Wakil Ketua Umum Kamar Dagang dan Industri (Kadin) Indonesia Bidang Hubungan Internasional Shinta Kamdani mengatakan, kinerja ekspor yang sempat meningkat pada Juni dan Juli tidak signifikan karena lebih banyak dipengaruhi dua faktor yang sulit dikontrol.
Pertama, peningkatan permintaan atas komoditas emas. Kedua, pengaruh optimisme dari relaksasi kebijakan penguncian wilayah dan upaya normalisasi ekonomi di berbagai negara di dunia. “Karena itu, ekspor nasional sempat naik. Tetapi, kedua faktor ini ada di luar kendali kita,” ujarnya.
Reformasi industri
Menurut Shinta, untuk memperbaiki kinerja ekspor secara stabil dan berjangka panjang, diperlukan reformasi ekonomi secara struktural dan sistemik di dalam negeri.

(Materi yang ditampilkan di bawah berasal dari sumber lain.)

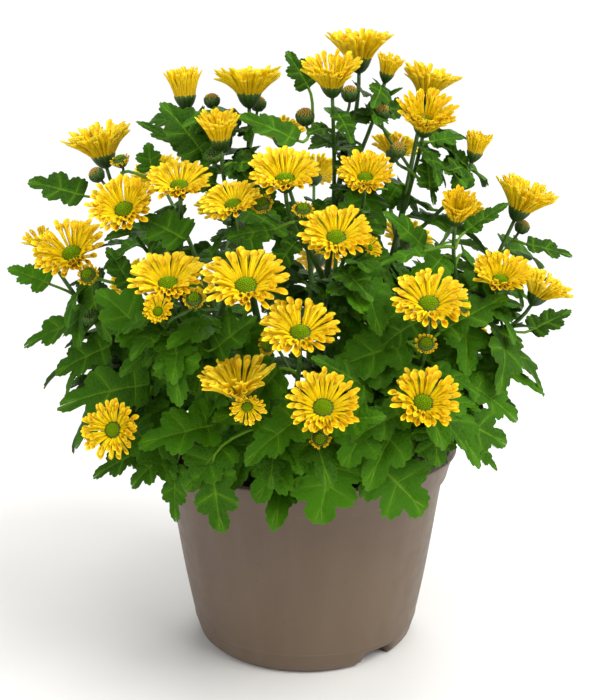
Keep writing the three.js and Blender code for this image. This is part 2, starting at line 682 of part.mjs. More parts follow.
// Soil that fills the pot to just below the rim, with an uneven top.
function soilBody() {
  const bottom = BASE_HEIGHT + WALL + GAP;
  const slope = (WALL_TOP_RADIUS - WALL_FOOT_RADIUS) / (POT_HEIGHT - BAND_HEIGHT - BASE_HEIGHT);
  const inside = (z) => WALL_FOOT_RADIUS + slope * (z - BASE_HEIGHT) - WALL - SOIL_MARGIN;
  const wavy = (x, y) => SOIL_TOP + SOIL_WAVE * Math.sin(0.11 * x + 1.3) * Math.cos(0.13 * y - 0.4);
  const points = [vec(0, 0, bottom), vec(0, 0, SOIL_TOP)];
  const faces = [];
  const ring = (radius, height) => {
    const start = points.length;
    for (let k = 0; k < SOIL_SIDES; k++) {
      const turn = (2 * Math.PI * k) / SOIL_SIDES;
      const [x, y] = [radius * Math.cos(turn), radius * Math.sin(turn)];
      points.push(vec(x, y, height(x, y)));
    }
    return start;
  };
  const top = inside(SOIL_TOP);
  const rows = [ring(inside(bottom), () => bottom), ring(top, wavy), ring(top / 2, wavy)];
  for (let k = 0; k < SOIL_SIDES; k++) {
    const n = (k + 1) % SOIL_SIDES;
    faces.push([0, rows[0] + n, rows[0] + k], [rows[2] + k, rows[2] + n, 1]);
    for (let i = 0; i + 1 < rows.length; i++) {
      faces.push([rows[i] + k, rows[i] + n, rows[i + 1] + n]);
      faces.push([rows[i] + k, rows[i + 1] + n, rows[i + 1] + k]);
    }
  }
  return solid(points, faces);
}

// Every solid, with the node that it belongs to: what a leaf has to lie clear of.
const pieces = [];

const boxOf = (body) => {
  const box = body.boundingBox();
  return new THREE.Box3(vec(...box.min), vec(...box.max));
};

const keep = (node, kind, body) => pieces.push({ node, kind, body, box: boxOf(body) });

const taper = (line, from, to) => line.map((_, i) => from + ((to - from) * i) / (line.length - 1));

// A stem with its flower stalks, bract cups and discs. Its first bloom ends the main stem,
// and the others branch from it below the fork. Returns the lines that the stalks follow.
function growStem(stem) {
  const base = vec(...stem.base, SOIL_TOP - STEM_SINK + GAP);
  const ground = vec(...stem.base, SOIL_TOP + STEM_RISE);
  const fork = vec(...stem.fork);
  const lean = new THREE.Vector3().subVectors(fork, ground).normalize();
  const bend = STEM_BEND * ground.distanceTo(fork);
  const main = [base, ...curve(ground, UP, fork, lean, bend, STEM_STEPS)];
  const below = main[main.length - 2];
  return stem.blooms.map((b, i) => {
    const start = new THREE.Vector3().lerpVectors(below, fork, 1 - BRANCH_STEP * i);
    const foot = b.place.clone().addScaledVector(b.axis, -CUP_DEPTH * b.radius - RING_THICK);
    const rise = curve(start, lean, foot, b.axis, STALK_BEND * start.distanceTo(foot), STALK_STEPS);
    const line = i === 0 ? [...main, ...rise.slice(1)] : rise;
    const radii = i === 0
      ? [...taper(main, STEM_FOOT_R, STEM_FORK_R), ...taper(rise, STEM_FORK_R, STALK_R).slice(1)]
      : taper(rise, BRANCH_R, STALK_R);
    keep(stem.name, "stalk", headed(line, radii, b.place, b.axis, receptacle(b.radius), HEAD_SIDES));
    return i === 0 ? line.slice(1) : line;
  });
}

// The point of a stem's lines from which a petiole or bud stalk to `point` starts: near it,
// and rather below than above.
function nearest(lines, point) {
  let best = null;
  for (const line of lines) {
    for (let i = 0; i + 1 < line.length; i++) {
      for (const share of [0, 0.5]) {
        const at = new THREE.Vector3().lerpVectors(line[i], line[i + 1], share);
        const far = at.distanceTo(point) + Math.max(0, at.z - point.z + ROOT_BELOW) / 2;
        if (!best || far < best.far) best = { at, far };
      }
    }
  }
  return best.at;
}

function growBud([name, place, face, diameter]) {
  const axis = facing(...face);
  const foot = place.clone().addScaledVector(axis, -BUD_NECK * diameter);
  const root = nearest(lines.get(name), foot.clone().addScaledVector(axis, -BUD_DROP));
  const line = curve(root, axis, foot, axis, STEM_BEND * root.distanceTo(foot), BUD_STEPS);
  lines.get(name).push(line);
  const radii = taper(line, BUD_STALK_R, BUD_NECK_R);
  keep(name, "stalk", headed(line, radii, place, axis, budShape(diameter / 2), BUD_SIDES));
}

// Whether a leaf of a stem is clear of all that it doesn't grow from.
function clear(body, stem) {
  const box = boxOf(body);
  return !pieces.some((piece) => {
    if (!piece.box.intersectsBox(box)) return false;
    const most = piece.node === stem ? SHARED[piece.kind] : SHARED.other;
    return body.intersect(piece.body).volume() > most;
  });
}

// Lays a leaf the first way that is clear, and leaves it out if none is.
function growLeaf(l) {
  for (const [lift, swing, scale] of BENDS) {
    const pose = leafPose(l, lift, swing, scale);
    const wish = pose.base.clone().addScaledVector(pose.start, -PETIOLE_LENGTH * pose.arc);
    const root = nearest(lines.get(l.stem), wish);
    if (clear(leafSolid(pose, root, GAP), l.stem)) {
      keep(l.stem, "leaf", leafSolid(pose, root, 0));
      return;
    }
  }
}

// The point at a share of the way along a line, counted by its points.
function alongLine(line, share) {
  const at = share * (line.length - 1);
  const i = Math.min(Math.floor(at), line.length - 2);
  return new THREE.Vector3().lerpVectors(line[i], line[i + 1], at - i);
}

// Leaves up a stem by the leaf angle of the species, spread to the side that it leans to.
function growRuleLeaves(stem, number) {
  const count = stem.name.includes("back") ? RULE.back : RULE.front;
  for (let i = 0; i < count; i++) {
    const share = RULE.first + ((RULE.last - RULE.first) * (i + 0.5)) / count;
    const at = alongLine(lines.get(stem.name)[0], share);
    const away = Math.atan2(at.x, -at.y) / radians(1);
    const turn = (STEP_ANGLE * (i + 1) + RULE.stemTurn * number) % RULE.spread;
    const azimuth = away + turn - RULE.spread / 2;
    const length = RULE.length * (1 - RULE.shrink * share);
    const base = at.clone().addScaledVector(facing(azimuth, RULE.climb), RULE.petiole);
    const tip = base.clone().addScaledVector(facing(azimuth, RULE.falls[i % 3]), length);
    growLeaf({ stem: stem.name, base, tip, width: length * RULE.width, face: UP, droop: RULE.droop });
  }
}

const lines = new Map(STEMS.map((stem) => [stem.name, growStem(stem)]));
BUDS.forEach(growBud);
STEMS.flatMap((stem) => stem.blooms).forEach((b, i) => {
  keep(`bloom_${String(i + 1).padStart(2, "0")}`, "bloom", petals(b));
});
let soil = soilBody();
for (const stem of STEMS) {
  const hole = [SOIL_TOP - STEM_SINK, SOIL_TOP + STEM_RISE].map((z) => vec(...stem.base, z));
  const radius = (STEM_FOOT_R + GAP) / Math.cos(Math.PI / HEAD_SIDES);
  soil = soil.subtract(stalk(hole, [radius, radius], [HEAD_SIDES, HEAD_SIDES]));
}
keep("soil", "soil", soil);
keep("pot", "pot", potBody());
LEAVES.forEach(growLeaf);
STEMS.forEach(growRuleLeaves);

const FINISH = {
  stalk: { color: 0x3c7a1c, roughness: 0.62 },
  bloom: { color: 0xf7c814, roughness: 0.55 },
  soil: { color: 0x2a1f17, roughness: 0.95 },
  pot: { color: 0x7c6a5c, roughness: 0.5 },
};

const plant = new THREE.Group();
plant.name = "potted_chrysanthemum";
for (const name of new Set(pieces.map((piece) => piece.node))) {
  const own = pieces.filter((piece) => piece.node === name);
  const mesh = new THREE.Mesh(
    geometryOf(join(own.map((piece) => piece.body))),
    new THREE.MeshStandardMaterial({ ...FINISH[own[0].kind], metalness: 0 }),
  );
  mesh.name = name;
  plant.add(mesh);
}

export default plant;
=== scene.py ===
"""The looks of a potted chrysanthemum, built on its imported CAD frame.

Lengths are millimetres until a mesh is made. Azimuth 0 faces the front (-Y) and turns towards +X.
The stems, buds and leaves repeat the tables of the part's source. Where a bloom lies, and which
way a leaf was bent clear of its neighbours, is read from the frame.
"""

import math
from collections import namedtuple

import bpy
import numpy as np
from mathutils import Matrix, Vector, noise
from mathutils.kdtree import KDTree


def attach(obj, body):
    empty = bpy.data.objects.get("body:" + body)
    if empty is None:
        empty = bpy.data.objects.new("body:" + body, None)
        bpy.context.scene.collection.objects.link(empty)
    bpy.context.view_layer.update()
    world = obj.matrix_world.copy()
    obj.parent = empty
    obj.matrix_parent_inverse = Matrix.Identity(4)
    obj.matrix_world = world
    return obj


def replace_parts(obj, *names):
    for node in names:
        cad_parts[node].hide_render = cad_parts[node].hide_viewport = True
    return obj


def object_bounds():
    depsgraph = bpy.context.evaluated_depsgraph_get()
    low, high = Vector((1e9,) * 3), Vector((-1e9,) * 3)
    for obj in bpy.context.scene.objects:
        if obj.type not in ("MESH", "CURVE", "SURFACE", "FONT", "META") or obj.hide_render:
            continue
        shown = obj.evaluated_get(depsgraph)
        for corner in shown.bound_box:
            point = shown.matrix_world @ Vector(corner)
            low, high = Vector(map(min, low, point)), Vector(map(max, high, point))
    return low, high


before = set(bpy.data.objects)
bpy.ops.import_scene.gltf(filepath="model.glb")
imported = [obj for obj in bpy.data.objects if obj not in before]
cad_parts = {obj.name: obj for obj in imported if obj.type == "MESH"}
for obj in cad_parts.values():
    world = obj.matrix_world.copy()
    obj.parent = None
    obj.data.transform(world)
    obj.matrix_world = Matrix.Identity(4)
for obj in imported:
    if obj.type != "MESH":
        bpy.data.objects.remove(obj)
cad_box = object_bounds()

MM = 0.001
SEED = 9
random = np.random.default_rng(SEED)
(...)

Reformasi diperlukan untuk mengubah struktur ekspor nasional yang saat ini didominasi komoditas, agar didominasi produk bernilai tambah yang kompetitif.
“Dengan demikian, ekspor kita memiliki kinerja yang lebih stabil dan tidak usah terganggu fluktuasi harga komoditas,” kata dia.
Reformasi, lanjut Shinta, juga harus dilakukan dari segi negara tujuan ekspor. BPS mencatat, selama pandemi, pangka tujuan ekspor Indonesia tidak banyak berubah. Ekspor pada Agustus 2020 masih banyak didominasi ke China, AS, Jepang, India dan Singapura.
Diversifikasi tujuan ekspor ke negara-negara nontradisional dibutuhkan jika ingin kinerja ekspor lebih stabil dan lebih cepat meningkat pasca krisis nanti. “Ini butuh banyak dukungan dari pemerintah, karena ekspor ke negara non-tradisional umumnya berisiko tinggi. Pelaku usaha belum familiar dengan pasar baru, dan rantai pasok dagangnya juga belum terbentuk efisien,” kata Shinta.